The enemies you encounter in the game are great – each memory appears to have it’s own character designs from talking barrels of wine to a killer train. They are all drawn really well and present their own personality and attack patterns as you proceed to take them down. Likewise, all of the environments are well detailed even though the game is presented in a pixel-art style. The visual style is perfect on the small screen of the Vita with everything easy to read and of perfect size. The game has also come out on PC and the Switch and, from what I gather, the UI has stayed the same – which means this game, on those platforms, may suffer from the blocky issue which I have had with a few pixel-art style games on PS4. These games are perfect for handhelds but if you present the same game on a 55″ TV without altering the text then it gets messy. I have the same issue with Demon Gaze II at the moment as well.
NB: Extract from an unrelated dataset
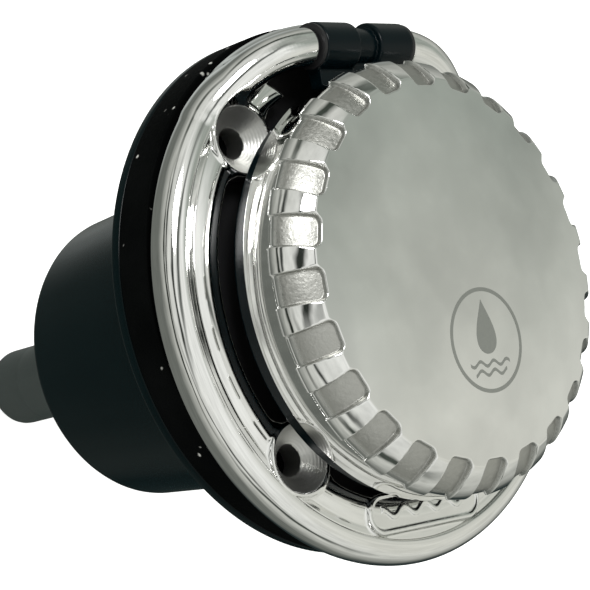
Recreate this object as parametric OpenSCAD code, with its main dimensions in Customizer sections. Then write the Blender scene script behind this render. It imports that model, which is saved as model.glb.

The game itself isn’t very long – I would say about 5-7 hours long with the added replayability of going back and replaying older memories to try and unlock all of the optional extras. The main choices come down to the final memory though, which is where you are presented with a couple of endings – so there is definitely replayability there for you to go back and experience all of them as the dialogue is really good in this game. Speaking of the writing, I really enjoyed the humour – it has a school-boy style about it and I’m sure you will like it if you’re as immature as me.
Aerosmith once said, “Life’s a journey, not a destination”, The Longest Five Minutes places you at the destination and then proceeds to show you the key parts of your journey up until this point. The game plays it very safe, other than the memory recalling aspect, all other aspects of the gameplay are your standard JRPG mechanics with nothing new thrown in there – however, it is very enjoyable and the humour had me laughing out loud on quite a few occasions. There is replayability with multiple endings and optional side-missions which each have their own PSN trophies attached and even a few mini-games thrown in there as well.
It may not be the deepest game you’ll play in 2018 but it will be one you will remember (unlike our protagonist).
The Longest Five Minutes
- - Interesting concept that works really well
- - Unique and creative enemies
- - Funny dialogue with a good narrative
- - Decent soundtrack
- - Multiple endings
- - Random encounters were too frequent
- - Because nothing carries over it made certain things pointless
- - The Arcade game mini-game is a bit frustrating! Dood!